DIRECTIVE — Give back, unchanged, each line from the one containing "attach(piece, body)" through the last line of the entries below.

— start SUPPLIED MATERIAL —

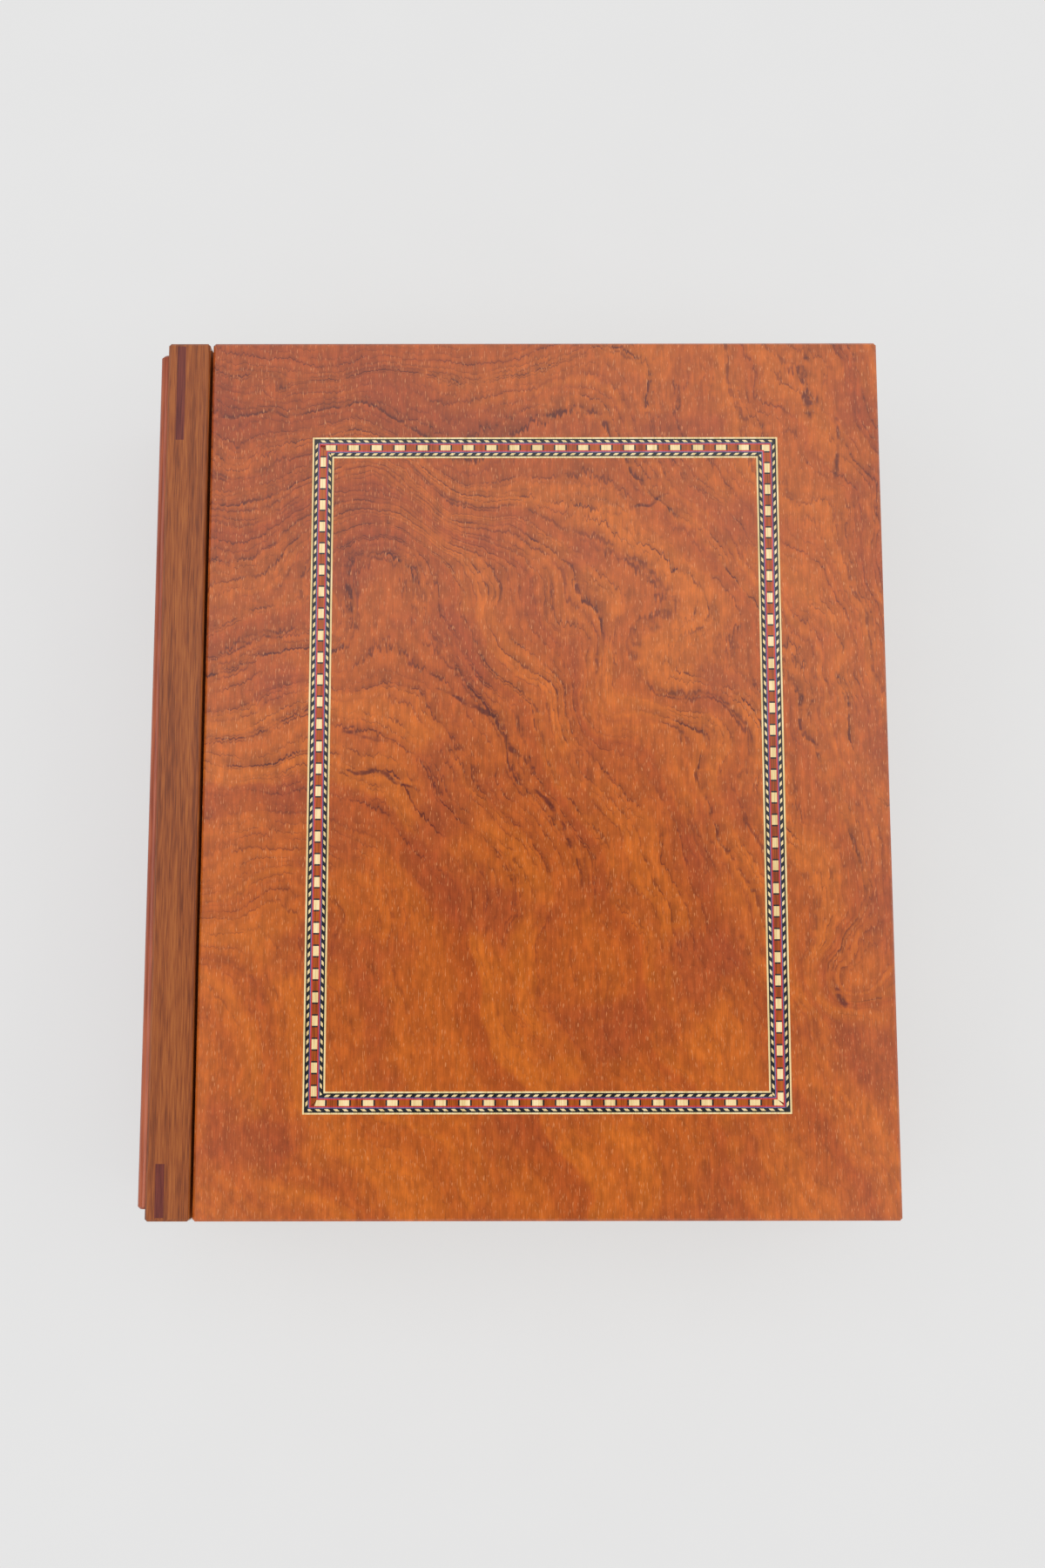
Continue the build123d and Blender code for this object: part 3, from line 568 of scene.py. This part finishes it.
# %% Give every CAD piece its finish
slot_of = {piece["node"]: piece["material_slot"] for piece in frame["record"]["subparts"]}
across_cedar = straight_wood("spanish_cedar_across", CEDAR, "X", 0.9, bare, 0.04)
across_maple = straight_wood("maple_wall_across", MAPLE, "X", 0.5, oiled)
turned = {"head_lining": across_cedar, "tail_lining": across_cedar}
turned |= {"head_wall": across_maple, "tail_wall": across_maple}
for name, node in nodes.items():
    finish = turned.get(name, finishes[slot_of[name]])
    node.data.materials.clear()
    node.data.materials.append(finish)
print("dressed", len(nodes), "CAD pieces")

# %% [markdown]
# ## Small prisms for the inlay
# Every cell of the banding is a small closed block. All blocks of one wood are one mesh: the four corners
# of each are rows of one array, the tops and bottoms are stacked under each other, and the six faces of
# every block are the same six rows of numbers plus eight times the block's own number.

# %% Blocks from four-cornered plans
def new_piece(name, vertices, faces, finish, body, slot):
    """Puts arrays of vertices and faces into a mesh that rides on a body."""
    mesh = bpy.data.meshes.new(name)
    mesh.from_pydata(vertices.tolist(), [], faces.tolist())
    mesh.materials.append(finish)
    piece = bpy.data.objects.new(name, mesh)
    bpy.context.scene.collection.objects.link(piece)
    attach(piece, body)
    print(name, "has", len(faces), "faces")
    return piece


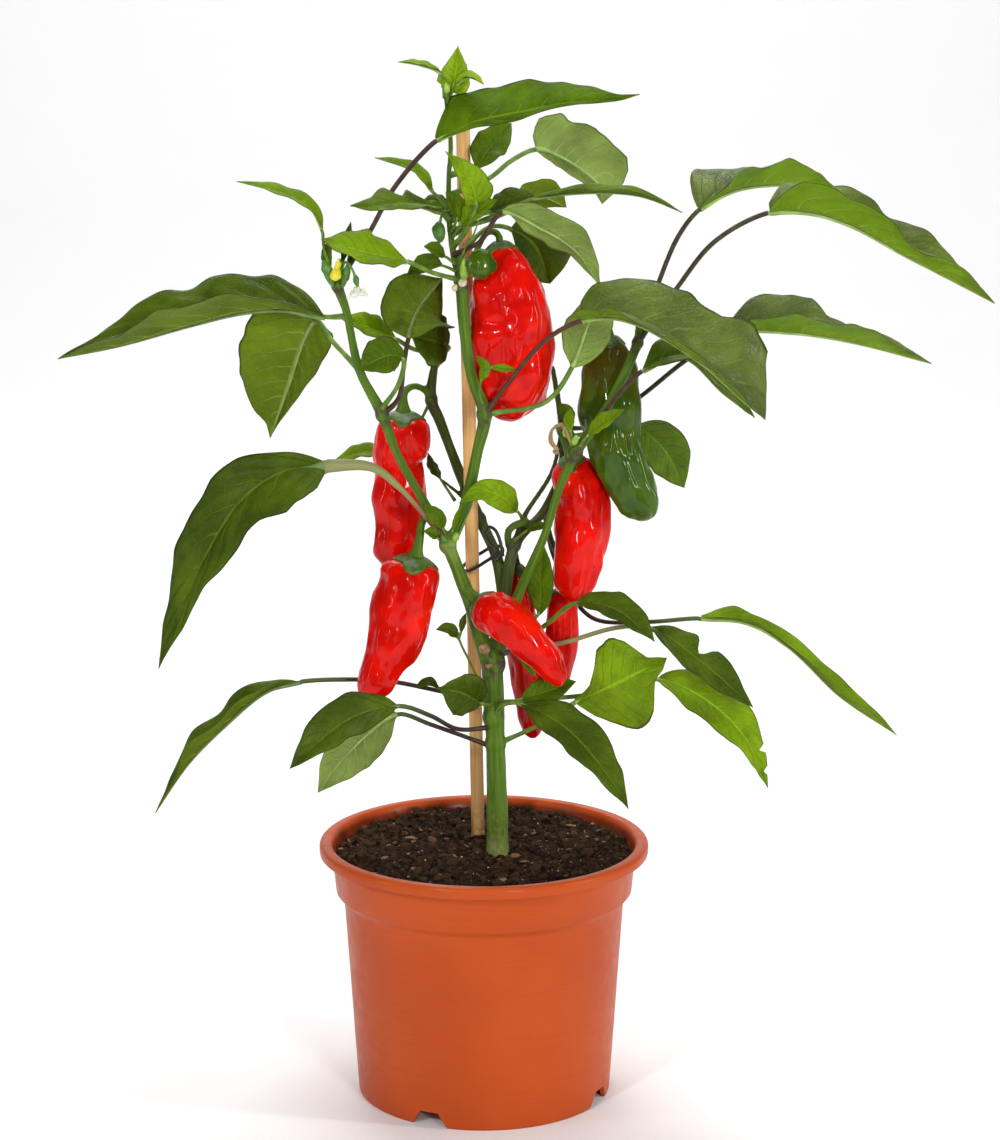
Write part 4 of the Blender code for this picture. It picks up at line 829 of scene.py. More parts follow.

— end SUPPLIED MATERIAL —

IN RESPONSE —
    attach(piece, body)
    print(name, "has", len(faces), "faces")
    return piece


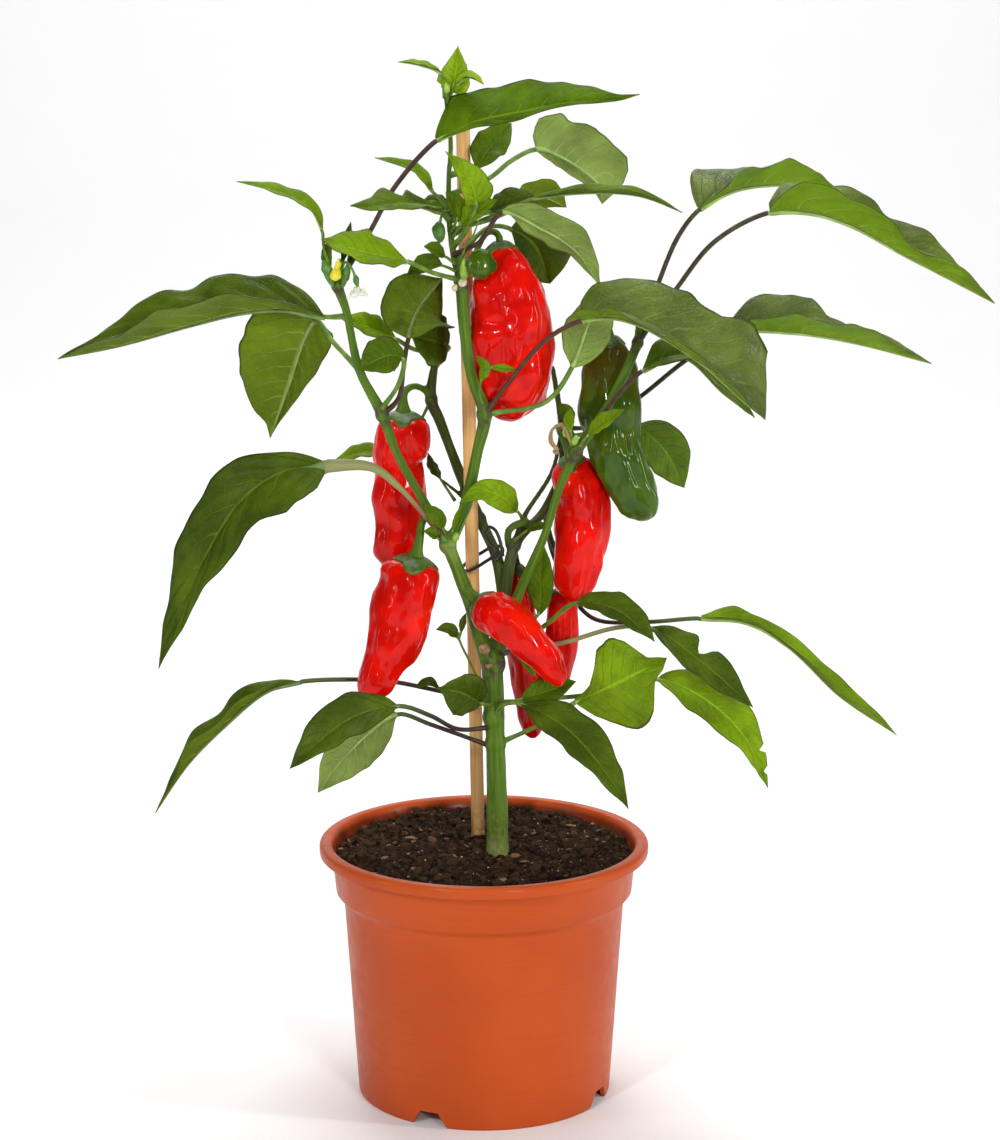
Write part 4 of the Blender code for this picture. It picks up at line 829 of scene.py. More parts follow.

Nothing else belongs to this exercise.